Exploring the enhancement effects of hetero-metal doping in CeO₂ on CO₂ photocatalytic reduction performance

Doping hetero-metal ions in semiconductors, especially metal oxides, is a common practice to elevate their photocatalytic reduction activity. However, the underlying enhancement mechanism of doping different metal ions into the host lattice on photocatalytic CO₂ reduction has been rarely explored and thus remains unclear. In this work, CeO₂ nanoparticles doped with three different metal ions (CeM, M = Y, La, Mo) have been synthesized, which exhibited significantly improved photo-reduction CO₂ activity. According to the analysis of Electron paramagnetic resonance (EPR) and X-ray photoelectron spectroscopy (XPS), Y and Mo doping results in increased oxygen vacancy concentration in CeO₂, which promotes the absorption of UV–visible light and the separation/transfer of electrons and holes, consequently elevating the catalytic activity.
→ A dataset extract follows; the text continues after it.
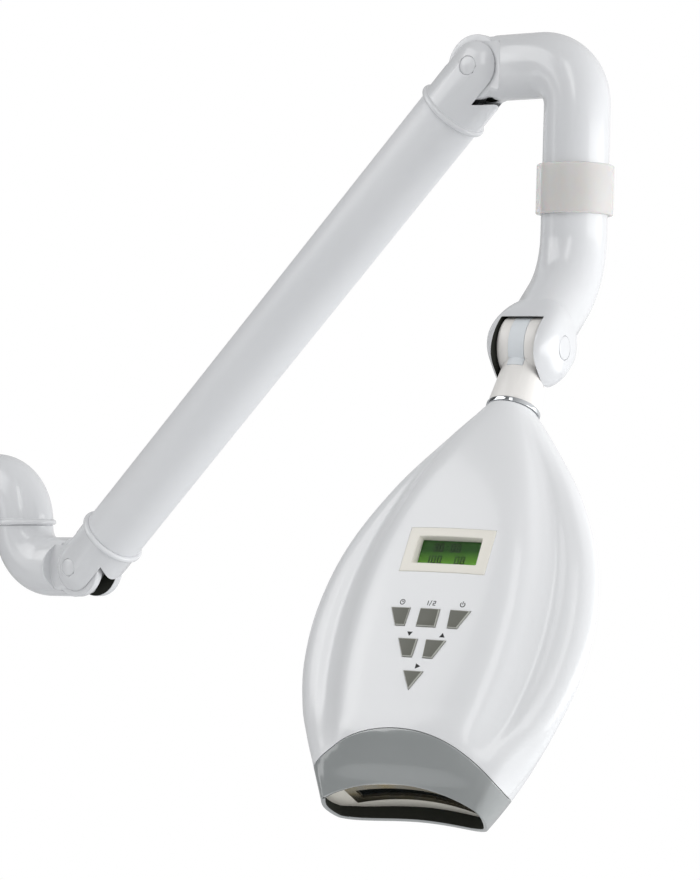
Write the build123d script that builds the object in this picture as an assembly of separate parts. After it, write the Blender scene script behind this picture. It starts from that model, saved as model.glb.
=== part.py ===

More importantly, through in-situ FT-IR, CO₂ adsorption/activation and the intermediates generated on catalyst surface during CO₂ photoreduction reaction were investigated and discussed in-depth. Similar carbonates and hydrocarbonates, such as HCO₃⁻, b-CO₃²⁻ and m-CO₃²⁻, have been found to be produced on CeO₂ and CeM, while these intermediates accumulated and strongly covered on the catalyst surface have been revealed to be responsible for the gradually declined CO₂ reduction activity and stability.